RECORDED DATA:
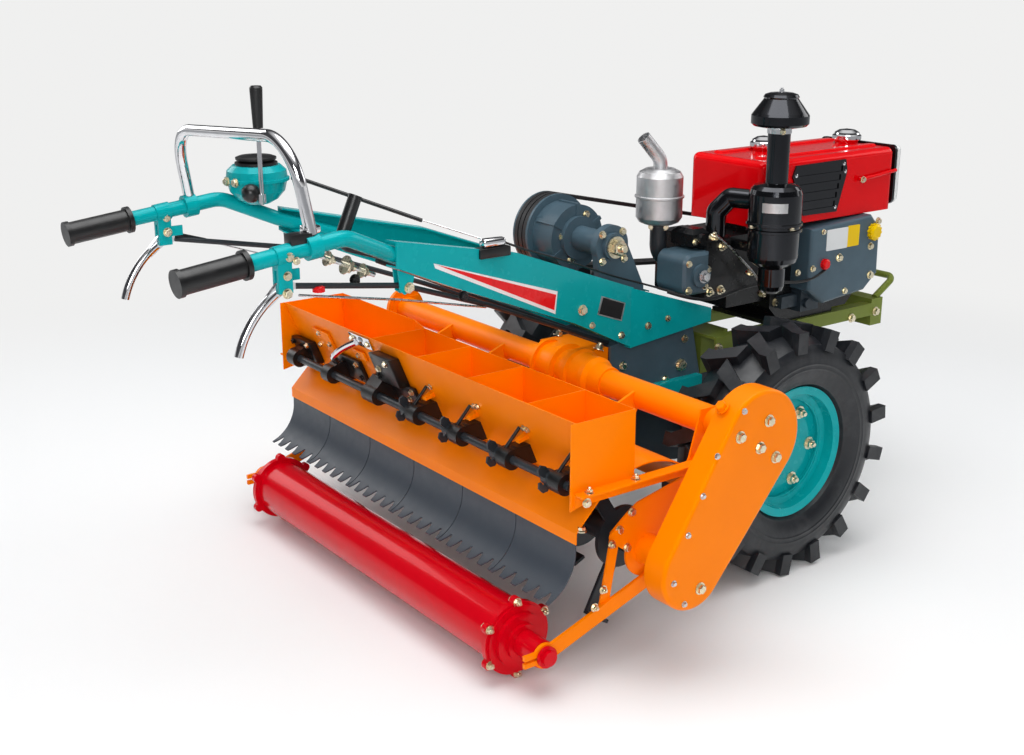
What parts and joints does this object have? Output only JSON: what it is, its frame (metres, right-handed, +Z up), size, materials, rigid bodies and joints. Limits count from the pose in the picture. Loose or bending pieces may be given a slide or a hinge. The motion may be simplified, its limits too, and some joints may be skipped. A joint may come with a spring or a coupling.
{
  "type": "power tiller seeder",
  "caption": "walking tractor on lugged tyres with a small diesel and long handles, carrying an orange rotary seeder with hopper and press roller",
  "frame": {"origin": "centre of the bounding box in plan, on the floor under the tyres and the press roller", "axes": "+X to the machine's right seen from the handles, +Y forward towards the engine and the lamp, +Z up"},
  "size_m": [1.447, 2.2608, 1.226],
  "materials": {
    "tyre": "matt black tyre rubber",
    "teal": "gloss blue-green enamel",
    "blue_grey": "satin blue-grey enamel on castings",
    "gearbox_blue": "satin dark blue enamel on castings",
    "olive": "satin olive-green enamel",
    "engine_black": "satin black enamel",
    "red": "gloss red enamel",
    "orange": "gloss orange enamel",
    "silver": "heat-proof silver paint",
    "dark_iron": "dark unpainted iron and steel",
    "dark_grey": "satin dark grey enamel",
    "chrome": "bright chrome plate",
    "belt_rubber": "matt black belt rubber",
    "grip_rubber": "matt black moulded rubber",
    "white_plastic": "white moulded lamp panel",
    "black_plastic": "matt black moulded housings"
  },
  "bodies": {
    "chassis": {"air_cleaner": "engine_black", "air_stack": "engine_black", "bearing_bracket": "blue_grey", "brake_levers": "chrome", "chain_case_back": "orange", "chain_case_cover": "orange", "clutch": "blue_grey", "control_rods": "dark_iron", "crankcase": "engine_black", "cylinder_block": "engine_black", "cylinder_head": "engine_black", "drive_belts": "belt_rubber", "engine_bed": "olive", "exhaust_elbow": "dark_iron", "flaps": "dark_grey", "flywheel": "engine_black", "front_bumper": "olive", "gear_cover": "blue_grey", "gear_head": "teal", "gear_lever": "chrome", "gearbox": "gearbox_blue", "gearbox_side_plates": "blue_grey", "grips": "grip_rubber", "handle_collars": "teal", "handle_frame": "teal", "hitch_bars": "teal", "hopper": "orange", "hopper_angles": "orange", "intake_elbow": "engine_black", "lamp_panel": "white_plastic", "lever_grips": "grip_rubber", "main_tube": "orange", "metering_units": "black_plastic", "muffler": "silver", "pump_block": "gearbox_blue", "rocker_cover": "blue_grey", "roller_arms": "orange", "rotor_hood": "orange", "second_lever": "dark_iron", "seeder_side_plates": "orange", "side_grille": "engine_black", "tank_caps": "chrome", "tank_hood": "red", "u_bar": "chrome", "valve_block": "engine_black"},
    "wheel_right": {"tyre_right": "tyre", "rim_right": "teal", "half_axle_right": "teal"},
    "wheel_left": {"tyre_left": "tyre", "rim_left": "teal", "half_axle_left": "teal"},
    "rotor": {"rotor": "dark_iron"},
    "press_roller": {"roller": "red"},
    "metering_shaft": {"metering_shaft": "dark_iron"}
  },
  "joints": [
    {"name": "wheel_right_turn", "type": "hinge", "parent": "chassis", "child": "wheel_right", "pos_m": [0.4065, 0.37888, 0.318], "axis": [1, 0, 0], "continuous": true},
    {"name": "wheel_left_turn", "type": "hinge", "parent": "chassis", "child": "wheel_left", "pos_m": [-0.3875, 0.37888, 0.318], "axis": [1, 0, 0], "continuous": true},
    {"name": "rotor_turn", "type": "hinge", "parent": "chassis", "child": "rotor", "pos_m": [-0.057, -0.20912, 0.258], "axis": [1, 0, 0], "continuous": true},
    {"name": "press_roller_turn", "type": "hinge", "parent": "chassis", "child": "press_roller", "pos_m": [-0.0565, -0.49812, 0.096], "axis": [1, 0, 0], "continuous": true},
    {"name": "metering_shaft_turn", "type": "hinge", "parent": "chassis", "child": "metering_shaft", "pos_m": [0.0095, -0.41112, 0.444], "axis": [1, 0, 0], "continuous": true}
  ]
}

TASK INSTRUCTIONS:
Reproduce the material verbatim, line by line.

RESULT:
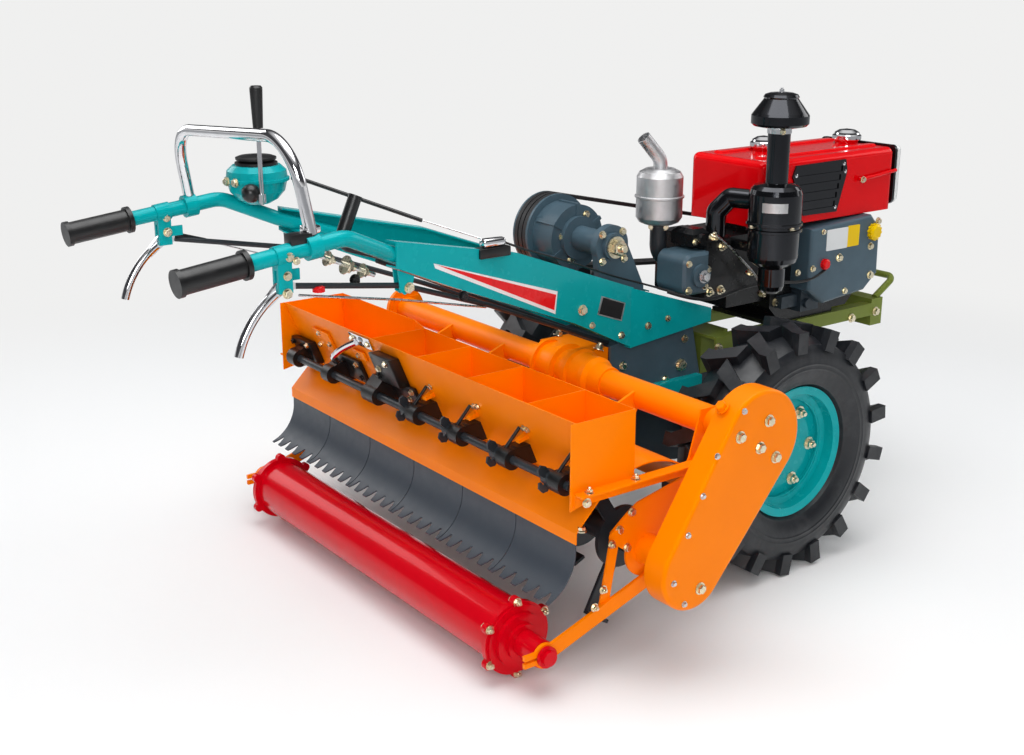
What parts and joints does this object have? Output only JSON: what it is, its frame (metres, right-handed, +Z up), size, materials, rigid bodies and joints. Limits count from the pose in the picture. Loose or bending pieces may be given a slide or a hinge. The motion may be simplified, its limits too, and some joints may be skipped. A joint may come with a spring or a coupling.
{
  "type": "power tiller seeder",
  "caption": "walking tractor on lugged tyres with a small diesel and long handles, carrying an orange rotary seeder with hopper and press roller",
  "frame": {"origin": "centre of the bounding box in plan, on the floor under the tyres and the press roller", "axes": "+X to the machine's right seen from the handles, +Y forward towards the engine and the lamp, +Z up"},
  "size_m": [1.447, 2.2608, 1.226],
  "materials": {
    "tyre": "matt black tyre rubber",
    "teal": "gloss blue-green enamel",
    "blue_grey": "satin blue-grey enamel on castings",
    "gearbox_blue": "satin dark blue enamel on castings",
    "olive": "satin olive-green enamel",
    "engine_black": "satin black enamel",
    "red": "gloss red enamel",
    "orange": "gloss orange enamel",
    "silver": "heat-proof silver paint",
    "dark_iron": "dark unpainted iron and steel",
    "dark_grey": "satin dark grey enamel",
    "chrome": "bright chrome plate",
    "belt_rubber": "matt black belt rubber",
    "grip_rubber": "matt black moulded rubber",
    "white_plastic": "white moulded lamp panel",
    "black_plastic": "matt black moulded housings"
  },
  "bodies": {
    "chassis": {"air_cleaner": "engine_black", "air_stack": "engine_black", "bearing_bracket": "blue_grey", "brake_levers": "chrome", "chain_case_back": "orange", "chain_case_cover": "orange", "clutch": "blue_grey", "control_rods": "dark_iron", "crankcase": "engine_black", "cylinder_block": "engine_black", "cylinder_head": "engine_black", "drive_belts": "belt_rubber", "engine_bed": "olive", "exhaust_elbow": "dark_iron", "flaps": "dark_grey", "flywheel": "engine_black", "front_bumper": "olive", "gear_cover": "blue_grey", "gear_head": "teal", "gear_lever": "chrome", "gearbox": "gearbox_blue", "gearbox_side_plates": "blue_grey", "grips": "grip_rubber", "handle_collars": "teal", "handle_frame": "teal", "hitch_bars": "teal", "hopper": "orange", "hopper_angles": "orange", "intake_elbow": "engine_black", "lamp_panel": "white_plastic", "lever_grips": "grip_rubber", "main_tube": "orange", "metering_units": "black_plastic", "muffler": "silver", "pump_block": "gearbox_blue", "rocker_cover": "blue_grey", "roller_arms": "orange", "rotor_hood": "orange", "second_lever": "dark_iron", "seeder_side_plates": "orange", "side_grille": "engine_black", "tank_caps": "chrome", "tank_hood": "red", "u_bar": "chrome", "valve_block": "engine_black"},
    "wheel_right": {"tyre_right": "tyre", "rim_right": "teal", "half_axle_right": "teal"},
    "wheel_left": {"tyre_left": "tyre", "rim_left": "teal", "half_axle_left": "teal"},
    "rotor": {"rotor": "dark_iron"},
    "press_roller": {"roller": "red"},
    "metering_shaft": {"metering_shaft": "dark_iron"}
  },
  "joints": [
    {"name": "wheel_right_turn", "type": "hinge", "parent": "chassis", "child": "wheel_right", "pos_m": [0.4065, 0.37888, 0.318], "axis": [1, 0, 0], "continuous": true},
    {"name": "wheel_left_turn", "type": "hinge", "parent": "chassis", "child": "wheel_left", "pos_m": [-0.3875, 0.37888, 0.318], "axis": [1, 0, 0], "continuous": true},
    {"name": "rotor_turn", "type": "hinge", "parent": "chassis", "child": "rotor", "pos_m": [-0.057, -0.20912, 0.258], "axis": [1, 0, 0], "continuous": true},
    {"name": "press_roller_turn", "type": "hinge", "parent": "chassis", "child": "press_roller", "pos_m": [-0.0565, -0.49812, 0.096], "axis": [1, 0, 0], "continuous": true},
    {"name": "metering_shaft_turn", "type": "hinge", "parent": "chassis", "child": "metering_shaft", "pos_m": [0.0095, -0.41112, 0.444], "axis": [1, 0, 0], "continuous": true}
  ]
}